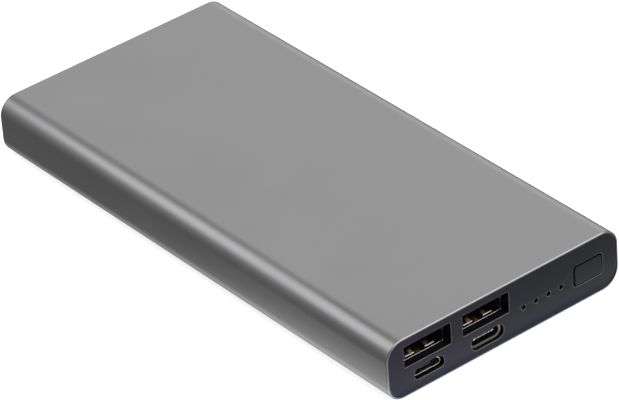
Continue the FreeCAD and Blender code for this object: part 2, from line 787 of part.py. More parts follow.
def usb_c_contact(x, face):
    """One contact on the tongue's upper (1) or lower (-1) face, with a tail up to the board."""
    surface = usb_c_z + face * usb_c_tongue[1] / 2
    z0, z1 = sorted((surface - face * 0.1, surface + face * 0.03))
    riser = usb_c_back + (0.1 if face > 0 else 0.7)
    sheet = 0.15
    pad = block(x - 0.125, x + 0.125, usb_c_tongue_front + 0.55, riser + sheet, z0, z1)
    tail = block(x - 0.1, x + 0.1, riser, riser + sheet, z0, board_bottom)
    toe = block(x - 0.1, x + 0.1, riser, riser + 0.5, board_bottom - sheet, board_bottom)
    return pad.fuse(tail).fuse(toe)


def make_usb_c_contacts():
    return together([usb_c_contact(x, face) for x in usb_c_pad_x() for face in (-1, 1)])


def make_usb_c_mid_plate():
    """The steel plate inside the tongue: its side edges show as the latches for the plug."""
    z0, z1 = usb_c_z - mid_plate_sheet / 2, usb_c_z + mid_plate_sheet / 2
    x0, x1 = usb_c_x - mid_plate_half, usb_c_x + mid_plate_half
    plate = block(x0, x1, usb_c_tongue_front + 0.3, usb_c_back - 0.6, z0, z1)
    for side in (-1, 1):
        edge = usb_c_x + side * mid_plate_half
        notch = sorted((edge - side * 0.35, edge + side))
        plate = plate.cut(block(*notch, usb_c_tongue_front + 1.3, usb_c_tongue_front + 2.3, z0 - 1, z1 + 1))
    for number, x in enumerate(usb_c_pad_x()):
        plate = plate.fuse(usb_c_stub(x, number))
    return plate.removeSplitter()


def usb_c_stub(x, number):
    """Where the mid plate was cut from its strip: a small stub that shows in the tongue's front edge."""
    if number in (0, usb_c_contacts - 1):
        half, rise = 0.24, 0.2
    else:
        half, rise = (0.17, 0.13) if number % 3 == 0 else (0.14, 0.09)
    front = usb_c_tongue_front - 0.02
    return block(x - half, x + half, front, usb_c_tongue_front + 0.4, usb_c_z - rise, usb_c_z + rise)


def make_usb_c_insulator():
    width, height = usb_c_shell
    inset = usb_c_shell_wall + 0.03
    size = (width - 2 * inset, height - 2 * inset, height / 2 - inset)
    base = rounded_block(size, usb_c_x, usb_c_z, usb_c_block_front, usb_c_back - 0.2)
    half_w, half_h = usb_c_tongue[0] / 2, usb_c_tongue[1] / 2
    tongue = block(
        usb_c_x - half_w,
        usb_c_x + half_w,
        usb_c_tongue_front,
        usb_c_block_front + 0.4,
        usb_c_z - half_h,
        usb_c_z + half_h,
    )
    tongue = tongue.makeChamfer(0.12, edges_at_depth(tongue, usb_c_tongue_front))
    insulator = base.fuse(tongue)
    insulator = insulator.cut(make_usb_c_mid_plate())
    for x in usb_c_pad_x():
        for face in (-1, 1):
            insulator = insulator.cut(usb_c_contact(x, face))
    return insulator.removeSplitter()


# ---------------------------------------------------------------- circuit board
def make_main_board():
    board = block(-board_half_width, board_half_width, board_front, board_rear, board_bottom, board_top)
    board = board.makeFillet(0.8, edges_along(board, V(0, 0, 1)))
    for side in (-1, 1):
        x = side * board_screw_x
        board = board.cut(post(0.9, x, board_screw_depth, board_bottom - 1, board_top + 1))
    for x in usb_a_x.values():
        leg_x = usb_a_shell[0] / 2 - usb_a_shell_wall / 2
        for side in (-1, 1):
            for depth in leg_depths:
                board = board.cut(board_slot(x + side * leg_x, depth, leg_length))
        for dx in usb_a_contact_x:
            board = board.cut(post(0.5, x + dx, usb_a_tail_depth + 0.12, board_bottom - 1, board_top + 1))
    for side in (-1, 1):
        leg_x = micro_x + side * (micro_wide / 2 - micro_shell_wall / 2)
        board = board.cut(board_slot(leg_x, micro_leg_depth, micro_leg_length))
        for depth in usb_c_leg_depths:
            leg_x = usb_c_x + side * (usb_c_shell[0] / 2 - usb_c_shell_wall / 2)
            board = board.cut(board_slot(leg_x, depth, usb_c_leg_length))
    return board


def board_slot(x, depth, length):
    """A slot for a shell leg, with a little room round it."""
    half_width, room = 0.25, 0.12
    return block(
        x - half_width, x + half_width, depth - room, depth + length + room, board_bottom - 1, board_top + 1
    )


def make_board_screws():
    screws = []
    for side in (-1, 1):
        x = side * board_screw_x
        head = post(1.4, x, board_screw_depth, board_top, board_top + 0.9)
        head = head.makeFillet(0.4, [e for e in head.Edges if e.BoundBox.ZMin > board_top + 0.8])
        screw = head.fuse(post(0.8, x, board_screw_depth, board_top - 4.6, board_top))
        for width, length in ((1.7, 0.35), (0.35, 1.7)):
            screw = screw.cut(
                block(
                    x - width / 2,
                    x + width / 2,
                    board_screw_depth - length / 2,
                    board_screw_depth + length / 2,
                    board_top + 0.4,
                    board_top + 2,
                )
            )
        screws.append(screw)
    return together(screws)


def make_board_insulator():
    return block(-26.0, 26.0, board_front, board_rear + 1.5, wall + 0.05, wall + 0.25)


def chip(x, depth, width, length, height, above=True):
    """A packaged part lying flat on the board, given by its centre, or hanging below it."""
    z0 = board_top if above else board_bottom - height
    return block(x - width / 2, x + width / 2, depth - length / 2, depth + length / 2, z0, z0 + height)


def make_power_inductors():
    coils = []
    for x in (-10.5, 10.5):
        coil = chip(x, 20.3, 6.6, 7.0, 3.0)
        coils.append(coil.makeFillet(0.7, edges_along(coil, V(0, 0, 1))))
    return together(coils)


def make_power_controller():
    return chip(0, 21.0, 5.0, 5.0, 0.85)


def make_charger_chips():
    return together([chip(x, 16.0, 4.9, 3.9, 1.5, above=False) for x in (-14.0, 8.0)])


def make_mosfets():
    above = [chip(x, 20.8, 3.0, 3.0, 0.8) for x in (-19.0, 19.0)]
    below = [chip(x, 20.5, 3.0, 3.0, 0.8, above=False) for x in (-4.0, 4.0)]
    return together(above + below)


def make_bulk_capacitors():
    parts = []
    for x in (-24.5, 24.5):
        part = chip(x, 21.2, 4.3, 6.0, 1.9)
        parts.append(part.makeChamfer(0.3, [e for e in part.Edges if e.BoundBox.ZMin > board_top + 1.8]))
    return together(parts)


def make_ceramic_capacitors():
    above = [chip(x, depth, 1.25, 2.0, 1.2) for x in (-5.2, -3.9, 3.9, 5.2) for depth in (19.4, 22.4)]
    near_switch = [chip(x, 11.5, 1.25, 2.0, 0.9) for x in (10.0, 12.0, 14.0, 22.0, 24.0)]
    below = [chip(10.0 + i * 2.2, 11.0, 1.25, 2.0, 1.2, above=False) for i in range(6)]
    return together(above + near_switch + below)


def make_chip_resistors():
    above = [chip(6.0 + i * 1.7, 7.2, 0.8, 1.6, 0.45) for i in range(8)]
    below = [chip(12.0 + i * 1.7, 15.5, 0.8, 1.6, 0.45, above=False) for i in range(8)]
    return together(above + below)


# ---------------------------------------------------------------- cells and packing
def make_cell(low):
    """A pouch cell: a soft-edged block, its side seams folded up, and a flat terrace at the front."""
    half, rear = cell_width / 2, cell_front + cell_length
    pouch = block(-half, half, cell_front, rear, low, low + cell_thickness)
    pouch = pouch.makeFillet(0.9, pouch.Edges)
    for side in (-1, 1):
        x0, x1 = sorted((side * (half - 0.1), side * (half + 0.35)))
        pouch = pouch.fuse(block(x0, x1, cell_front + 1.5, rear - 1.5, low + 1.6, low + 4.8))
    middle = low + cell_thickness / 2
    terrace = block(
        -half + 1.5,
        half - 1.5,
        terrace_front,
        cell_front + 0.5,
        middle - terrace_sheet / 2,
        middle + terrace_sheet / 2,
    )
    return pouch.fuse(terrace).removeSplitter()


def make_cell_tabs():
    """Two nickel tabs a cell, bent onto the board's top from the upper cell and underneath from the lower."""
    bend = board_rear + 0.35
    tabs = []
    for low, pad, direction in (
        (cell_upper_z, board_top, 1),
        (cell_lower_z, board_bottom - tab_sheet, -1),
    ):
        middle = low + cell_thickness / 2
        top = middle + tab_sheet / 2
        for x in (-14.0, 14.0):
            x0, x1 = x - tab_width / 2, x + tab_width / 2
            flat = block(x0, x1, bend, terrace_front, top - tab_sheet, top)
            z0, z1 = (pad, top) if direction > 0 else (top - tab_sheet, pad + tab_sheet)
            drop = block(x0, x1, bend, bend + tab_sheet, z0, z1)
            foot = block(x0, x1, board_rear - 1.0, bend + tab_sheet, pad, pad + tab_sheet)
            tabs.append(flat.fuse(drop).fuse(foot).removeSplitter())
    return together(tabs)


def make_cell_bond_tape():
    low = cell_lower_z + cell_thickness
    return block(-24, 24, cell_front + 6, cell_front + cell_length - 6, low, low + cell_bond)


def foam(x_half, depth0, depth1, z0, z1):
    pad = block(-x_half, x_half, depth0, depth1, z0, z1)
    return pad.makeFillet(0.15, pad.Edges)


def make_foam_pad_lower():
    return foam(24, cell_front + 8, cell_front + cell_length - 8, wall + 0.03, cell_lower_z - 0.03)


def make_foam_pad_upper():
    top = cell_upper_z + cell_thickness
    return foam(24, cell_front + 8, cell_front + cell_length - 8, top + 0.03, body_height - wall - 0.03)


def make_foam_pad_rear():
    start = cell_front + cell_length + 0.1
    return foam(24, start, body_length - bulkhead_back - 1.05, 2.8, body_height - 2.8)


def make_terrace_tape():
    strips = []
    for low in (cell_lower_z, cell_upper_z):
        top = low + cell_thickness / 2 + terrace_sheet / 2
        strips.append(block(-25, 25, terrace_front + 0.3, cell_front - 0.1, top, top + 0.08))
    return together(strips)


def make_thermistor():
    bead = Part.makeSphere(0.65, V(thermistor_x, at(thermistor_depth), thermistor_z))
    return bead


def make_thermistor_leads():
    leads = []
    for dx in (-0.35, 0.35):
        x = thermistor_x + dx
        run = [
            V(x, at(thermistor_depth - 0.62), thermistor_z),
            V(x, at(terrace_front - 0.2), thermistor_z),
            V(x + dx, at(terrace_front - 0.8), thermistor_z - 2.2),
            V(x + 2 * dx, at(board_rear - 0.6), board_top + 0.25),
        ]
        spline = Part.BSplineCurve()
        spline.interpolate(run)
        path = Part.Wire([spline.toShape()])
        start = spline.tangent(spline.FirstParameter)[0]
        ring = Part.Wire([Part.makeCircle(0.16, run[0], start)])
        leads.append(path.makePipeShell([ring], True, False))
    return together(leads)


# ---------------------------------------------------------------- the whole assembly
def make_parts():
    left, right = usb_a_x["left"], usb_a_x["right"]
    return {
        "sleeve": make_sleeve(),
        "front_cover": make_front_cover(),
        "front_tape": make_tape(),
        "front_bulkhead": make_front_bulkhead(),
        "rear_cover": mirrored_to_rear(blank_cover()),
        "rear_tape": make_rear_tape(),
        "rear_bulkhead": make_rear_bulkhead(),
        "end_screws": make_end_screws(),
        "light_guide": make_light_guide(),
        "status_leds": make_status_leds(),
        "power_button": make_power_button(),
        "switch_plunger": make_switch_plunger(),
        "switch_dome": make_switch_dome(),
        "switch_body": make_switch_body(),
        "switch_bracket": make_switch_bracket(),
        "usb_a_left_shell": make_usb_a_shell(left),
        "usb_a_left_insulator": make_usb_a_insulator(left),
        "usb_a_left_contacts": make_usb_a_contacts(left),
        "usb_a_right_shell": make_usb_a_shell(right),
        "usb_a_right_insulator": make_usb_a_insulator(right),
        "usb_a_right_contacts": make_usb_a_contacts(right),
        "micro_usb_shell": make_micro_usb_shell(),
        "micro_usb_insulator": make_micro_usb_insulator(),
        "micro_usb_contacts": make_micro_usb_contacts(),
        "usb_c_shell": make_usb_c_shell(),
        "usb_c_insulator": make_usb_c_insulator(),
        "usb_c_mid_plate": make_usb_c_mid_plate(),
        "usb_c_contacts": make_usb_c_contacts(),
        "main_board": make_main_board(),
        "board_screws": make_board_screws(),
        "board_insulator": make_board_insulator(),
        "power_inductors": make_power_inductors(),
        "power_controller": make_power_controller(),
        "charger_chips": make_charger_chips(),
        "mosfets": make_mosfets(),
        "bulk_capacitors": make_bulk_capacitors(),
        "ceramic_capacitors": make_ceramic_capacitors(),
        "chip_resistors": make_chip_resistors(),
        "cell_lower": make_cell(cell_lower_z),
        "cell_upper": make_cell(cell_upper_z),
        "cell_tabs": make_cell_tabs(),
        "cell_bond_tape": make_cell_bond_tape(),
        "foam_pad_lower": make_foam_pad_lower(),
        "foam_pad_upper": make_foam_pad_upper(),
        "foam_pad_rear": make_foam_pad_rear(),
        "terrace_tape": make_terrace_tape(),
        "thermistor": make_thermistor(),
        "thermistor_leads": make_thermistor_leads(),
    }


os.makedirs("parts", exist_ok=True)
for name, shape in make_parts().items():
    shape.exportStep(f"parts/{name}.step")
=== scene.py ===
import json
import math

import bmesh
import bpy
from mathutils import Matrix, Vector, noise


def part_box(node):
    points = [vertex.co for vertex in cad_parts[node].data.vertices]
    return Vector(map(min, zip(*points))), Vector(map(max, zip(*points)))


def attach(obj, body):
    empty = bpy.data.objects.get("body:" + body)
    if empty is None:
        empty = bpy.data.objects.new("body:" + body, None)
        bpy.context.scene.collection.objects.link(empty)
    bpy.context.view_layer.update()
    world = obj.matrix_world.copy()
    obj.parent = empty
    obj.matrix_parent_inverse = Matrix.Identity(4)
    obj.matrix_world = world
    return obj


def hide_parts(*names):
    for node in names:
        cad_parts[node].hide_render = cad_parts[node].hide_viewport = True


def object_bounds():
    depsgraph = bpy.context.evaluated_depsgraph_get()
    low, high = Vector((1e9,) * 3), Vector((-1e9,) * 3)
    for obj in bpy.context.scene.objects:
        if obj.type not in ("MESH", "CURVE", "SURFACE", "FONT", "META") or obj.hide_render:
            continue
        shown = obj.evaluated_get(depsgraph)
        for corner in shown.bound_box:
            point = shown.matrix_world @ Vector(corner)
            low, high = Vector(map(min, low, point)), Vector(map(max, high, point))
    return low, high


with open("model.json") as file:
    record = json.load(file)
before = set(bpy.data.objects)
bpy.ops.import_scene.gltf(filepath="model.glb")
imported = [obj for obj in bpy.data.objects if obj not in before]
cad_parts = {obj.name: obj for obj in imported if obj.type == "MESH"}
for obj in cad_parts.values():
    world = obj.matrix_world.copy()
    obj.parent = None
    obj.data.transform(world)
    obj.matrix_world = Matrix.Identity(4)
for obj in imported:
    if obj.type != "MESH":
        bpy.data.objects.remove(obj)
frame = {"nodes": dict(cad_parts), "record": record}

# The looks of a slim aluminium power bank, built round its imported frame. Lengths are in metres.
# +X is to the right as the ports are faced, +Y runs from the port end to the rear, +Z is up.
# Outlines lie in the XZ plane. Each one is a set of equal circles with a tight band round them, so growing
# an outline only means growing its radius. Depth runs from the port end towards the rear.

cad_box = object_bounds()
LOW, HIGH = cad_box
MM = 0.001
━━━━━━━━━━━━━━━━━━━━
§ GOAL
Copy out the listing above, line by line and exactly, from its first line to the line holding "return pad.fuse(tail).fuse(toe)", inclusive.

§ TASK ANSWER
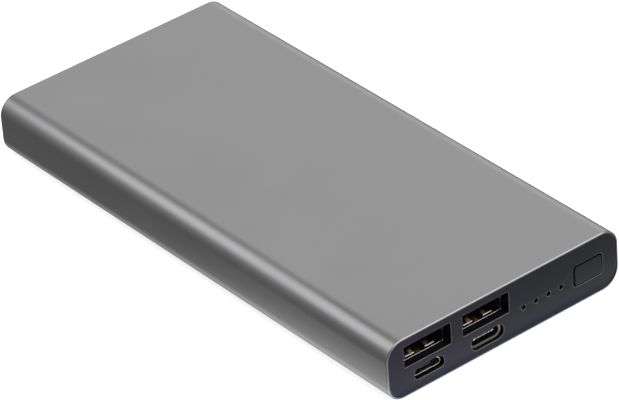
Continue the FreeCAD and Blender code for this object: part 2, from line 787 of part.py. More parts follow.
def usb_c_contact(x, face):
    """One contact on the tongue's upper (1) or lower (-1) face, with a tail up to the board."""
    surface = usb_c_z + face * usb_c_tongue[1] / 2
    z0, z1 = sorted((surface - face * 0.1, surface + face * 0.03))
    riser = usb_c_back + (0.1 if face > 0 else 0.7)
    sheet = 0.15
    pad = block(x - 0.125, x + 0.125, usb_c_tongue_front + 0.55, riser + sheet, z0, z1)
    tail = block(x - 0.1, x + 0.1, riser, riser + sheet, z0, board_bottom)
    toe = block(x - 0.1, x + 0.1, riser, riser + 0.5, board_bottom - sheet, board_bottom)
    return pad.fuse(tail).fuse(toe)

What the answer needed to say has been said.